Schak laid out several options to define what that means. Colleges could be judged on whether graduates earn enough to have a certain amount left over after making their loan payments. Another option is to see if students earn one and a half times the federal poverty rate, or $19,140 for a single person. A third is whether an institutions’ graduates make at least the roughly $28,000 people earn if they didn’t go to college at all, the report said.

That’s not that much to expect, said Jessica Thompson, TICAS’s associate vice president.

“But it would identify colleges that are consistently leaving students worse off than if they’d never gone there at all,” she said.

The recommendations will likely be familiar to at least one top Education Department official. Kvaal was the group’s president when it made the recommendations last Thursday. The next day, he was nominated by Biden to be the department’s under secretary.

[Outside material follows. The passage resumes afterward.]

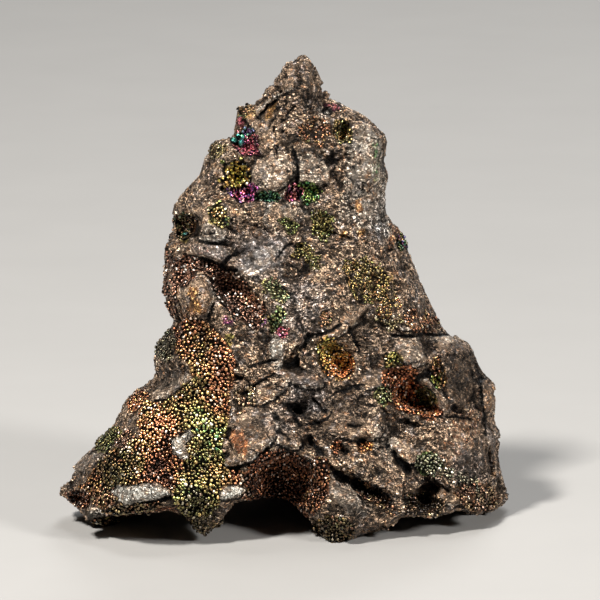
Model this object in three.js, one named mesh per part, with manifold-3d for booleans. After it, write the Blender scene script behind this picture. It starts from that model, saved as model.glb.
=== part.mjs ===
// A turgite specimen: one broken piece of dark iron ore that stands on four feet and tapers to a peak.
// Its front is pitted with hollows, and the crust that lines them grows as small round lumps.
// Millimetres. +Z is up, the weathered front looks along -Y, and the origin is under the middle.
import * as THREE from "three";
import { ImprovedNoise } from "three/addons/math/ImprovedNoise.js";
import { mergeVertices } from "three/addons/utils/BufferGeometryUtils.js";
import Module from "manifold-3d";

// Driving dimensions
const PEAK = 104; // height of the outline's top above its base line
const CELL = 2.72; // size of the faces
const OUTLINE_TILT = THREE.MathUtils.degToRad(12); // the outline is the profile from this far above level
const DEPTH = {
  middleAtCentre: 2, // y of the surface that front and back swell from
  middleSlope: 0.1, // how fast it recedes towards the right
  frontAtBase: 28,
  frontAtPeak: 9,
  backAtBase: 27,
  backAtPeak: 8,
  fullAtBase: 16, // how far in from the outline the rock is at its full depth
  fullAtPeak: 8,
  roundness: 1.9, // exponent of the swell: 1 is a wedge, 2 is a circle
  rightSide: { from: 12, to: 50, share: 0.72 }, // the front is shallower towards the right
};
const RIM = 3.5; // relief fades out over this distance from the outline
const BURIED = -40; // the outline is drawn down to here, and the base is cut from it afterwards
const EXTENT = { across: 58, depth: 42, low: -12, high: 114 }; // everything lies inside these

// Profile from the tip of the left foot over the peak to the tip of the right foot: [across, up]
const OUTLINE = [
  [-51, BURIED], [-51, 6.5], [-47.5, 9.5], [-48, 12], [-41.5, 18], [-38, 22.5], [-34.5, 29],
  [-30.5, 31], [-29, 33], [-29.5, 38.5], [-25.5, 44.5], [-27, 50], [-27, 61], [-25, 66], [-25, 70.5],
  [-19, 77.5], [-16, 85], [-11.5, 86], [-10, 92], [-5.5, 94], [-4, 97], [0, 102], [4, PEAK], [6, 103],
  [8, 99.5], [9.5, 95.5], [13.5, 93], [18.5, 90.5], [23, 86], [22.5, 79.5], [23.5, 77], [23, 68.5],
  [26, 65.5], [29, 58], [33, 49], [36.5, 42], [41.5, 39.5], [44, 34.5], [47.5, 30.5], [47.5, 21.5],
  [49, 19.5], [48.5, 11.5], [51, 4.5], [51, BURIED],
];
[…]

Lobbying groups for colleges and universities did not comment on the idea.

Meanwhile, groups are pushing for accountability measures. Shireman’s Century Foundation has proposed that colleges receive a bonus in federal funding if they meet certain equity benchmarks, like enrolling a certain percentage of lower-income students and students of color.

“Federal policy should incentivize colleges to serve all Americans, not primarily wealthy and white students,” the group said. But institutions that do not meet the benchmarks should be barred from being able to make legacy admissions, the group said.

Lobbyists for colleges and universities are also resistant to the changes being proposed by the teachers' union. “It’s more about labor than accountability,” Flanagan said.

Driving the push, the unions said, is the impulse to prod universities to reprioritize their decision making after a number of disputes over how they are handling the economic fallout of the pandemic, said Rutgers University history professor Jennifer Mittelstadt, co-founder of Scholars for a New Deal for Higher Education, one of the groups involved in the AFT campaign.

The 19 unions representing Rutgers workers have criticized the university for not dipping more deeply into reserves or allowing workers to go on furlough to prevent the 1,000 layoffs of staff and faculty the university has made during the pandemic.

“It’s inexcusable that they would choose to lay off workers and demand cuts from academic departments when they have the means to prevent this,” Todd Wolfson, president of Rutgers AAUP-AFT, which represents full-time faculty and graduate workers, said this week.

The university and the unions have been engaged for months in a fight over the institution’s financial figures. Rutgers spokeswoman Dora Devlin said the university has carried out a slew of cost-cutting measures, including pay cuts for senior administrators. The layoffs came as “services are curtailed on campuses due to the COVID-19 pandemic, eliminating the current need for some positions,” she said.